◆ GOAL ◆
Find every line containing the word "behind" and report the count, nothing more.

◆ SUPPLIED MATERIAL ◆
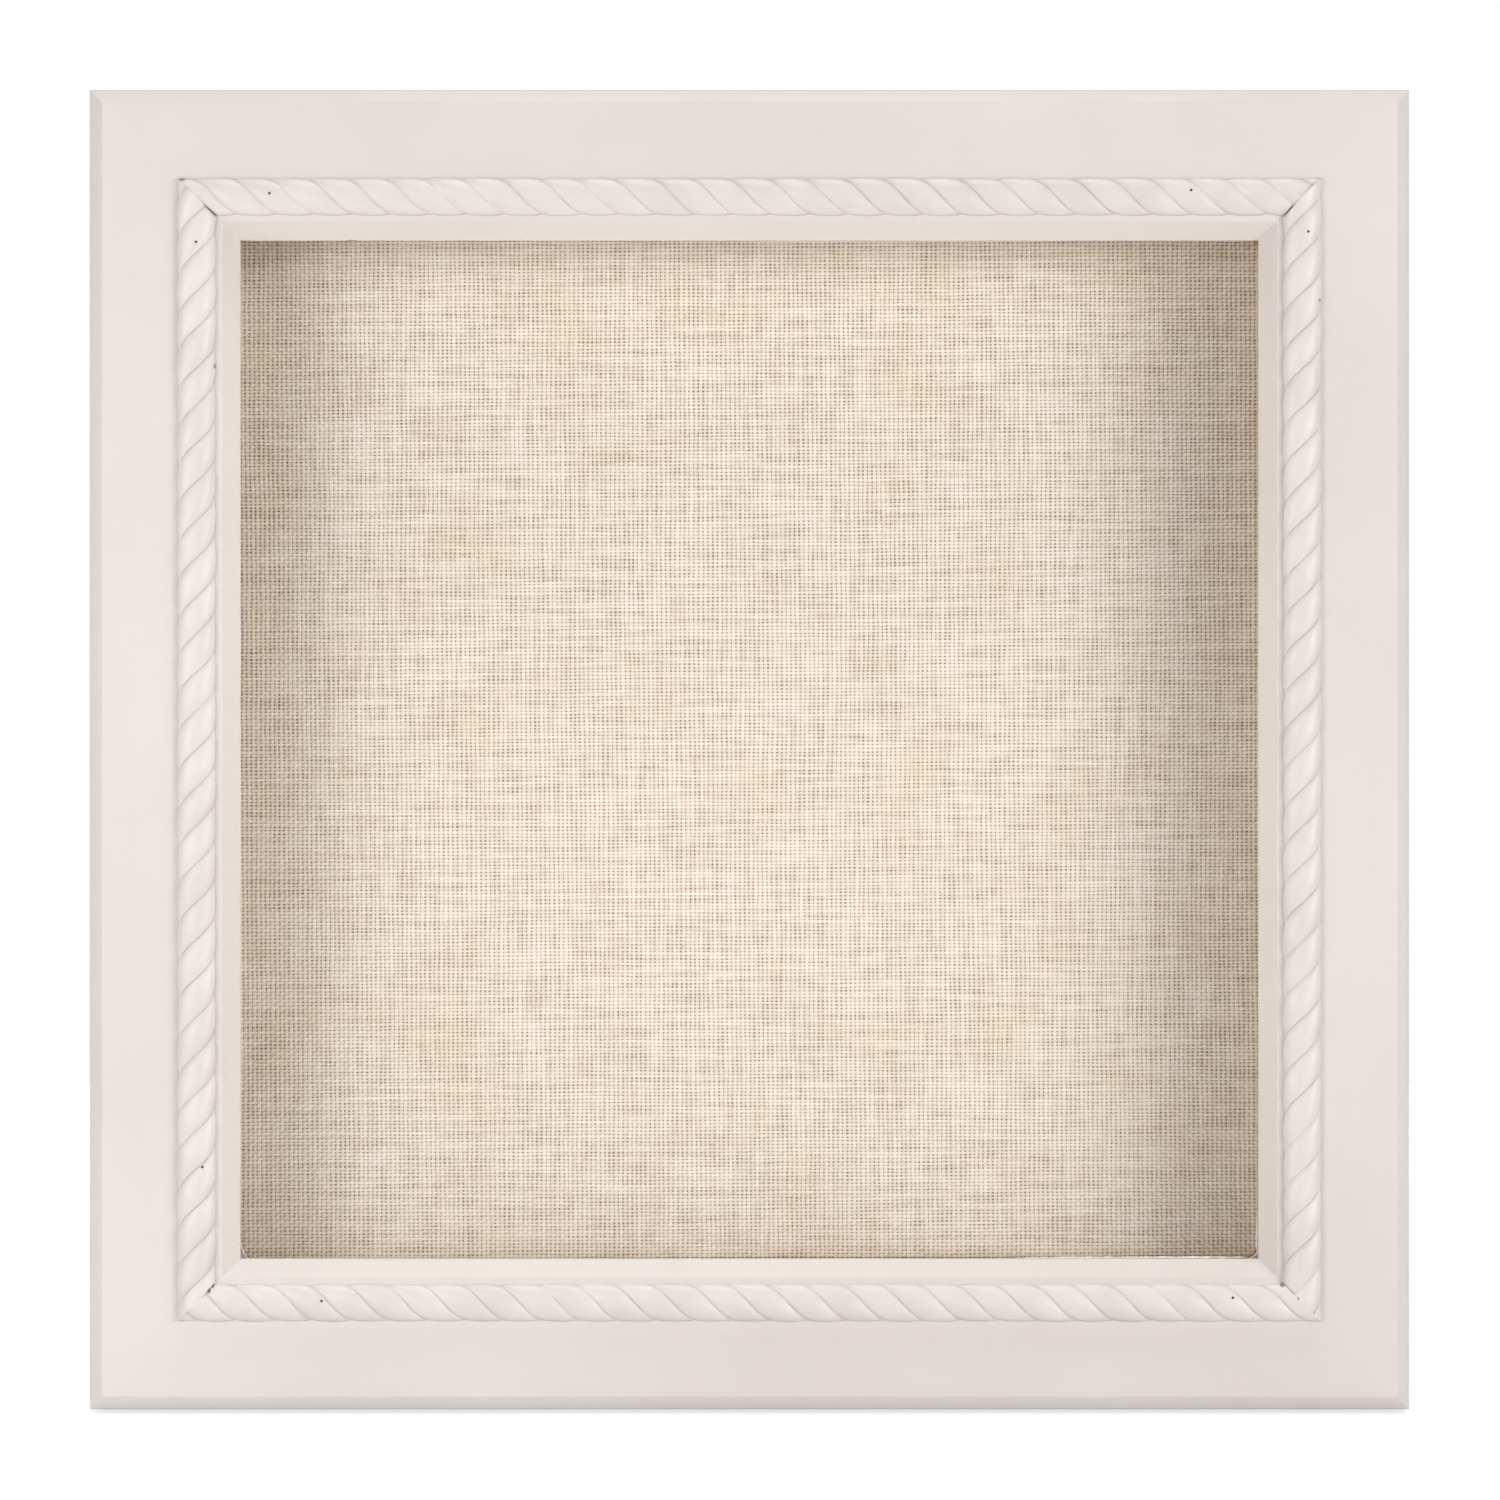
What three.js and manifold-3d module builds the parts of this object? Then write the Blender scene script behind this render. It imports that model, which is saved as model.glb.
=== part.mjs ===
// A square shadow box: a shallow wooden case behind a mitred, rope-trimmed door that holds the glass.
// Millimetres, +Z up. The door faces -Y, and the origin is under the middle of the box.
// Depths are counted from the door's flat face towards the wall.
import * as THREE from 'three';
import { mergeVertices } from 'three/addons/utils/BufferGeometryUtils.js';
import Module from 'manifold-3d';

const wasm = await Module();
wasm.setup();

// ---- driving dimensions ----
const INCH = 25.4;
const GAP = 0.3; // between pieces that touch

// Door frame
const DOOR_SIZE = 15 * INCH;
const MEMBER_WIDTH = 1.7 * INCH;
const DOOR_THICK = 18;
const OUTER_BEVEL = { width: 4, depth: 3 };
const INNER_BEVEL = { width: 4.8, depth: 6 };
const LIP_THICK = 2; // the edge that the glass is bedded behind
const RABBET_WIDTH = 6;
const MITRE_GAP = 0.4; // along a member, between it and the next one
const DOOR_LIFT = 1; // the door swings clear of the shelf

// Rope moulding
const ROPE_WIDTH = 11;
const ROPE_HEIGHT = 4;
const ROPE_INSET = 25.7; // from the door's outer edge to the rope
const STRANDS_PER_SIDE = 30;
const GROOVE_DEPTH = 0.24; // as a share of the rope's radius

// Glass and its sealant bed
const GLASS_THICK = 2;
const GLASS_CLEARANCE = 0.9; // to the rabbet's wall, on each side
const SEALANT = { width: 4.4, thick: 0.6 };

// Case
const BOARD_THICK = 19;
const DOOR_OVERHANG = 5; // past the case at the sides and the top
const PARTING = 0.8; // between the closed door and the case
const CASE_DEPTH = 39.2;
const BACK_RABBET = { width: 7, depth: 3.8 };
const BACK_THICK = 3.2;

// Linen-wrapped display board
const DISPLAY_SIZE = 12 * INCH;
const DISPLAY_CORNER = 5;
const DISPLAY_RAISE = 1.3; // it is fixed a little high and a little askew
const DISPLAY_TURN = -0.2 * (Math.PI / 180);
const LINEN_THICK = 1;
const CORE_THICK = 6.4;

// Butt hinges
const HINGE_LENGTH = 38;
const HINGE_SPACING = 240;
const LEAF = { thick: 1.2, width: 13.5 };
const BARREL_RADIUS = 2;
const PIN_RADIUS = 0.9;
const DOOR_KNUCKLE = 12.4;

// Magnetic catch, hangers and bumpers
const MAGNET = { radius: 5, thick: 4 };
const STRIKE = { radius: 6, thick: 1.2 };
const HANGER = { width: 7.8, thick: 1, length: 21, screwDrop: 16, eyeRadius: 2.3, boreRadius: 1.5 };
const RING = { wire: 2, innerWidth: 8.6, innerHeight: 9 };
const HANGER_DROP = 75; // from the case's top to the hangers' eyes
const BUMPER = { radius: 5, thick: 5.2, rise: 16 };

// ---- places worked out from them ----
const HALF = DOOR_SIZE / 2;
const SIGHT = HALF - MEMBER_WIDTH;
const RABBET_WALL = SIGHT + RABBET_WIDTH;
const LIP_BACK = INNER_BEVEL.depth + LIP_THICK;
const DOOR_Z = DOOR_LIFT + HALF;
const SEALANT_FRONT = LIP_BACK + GAP;
const GLASS_FRONT = SEALANT_FRONT + SEALANT.thick + GAP;
const GLASS_HALF = RABBET_WALL - GLASS_CLEARANCE;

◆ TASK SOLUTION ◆
3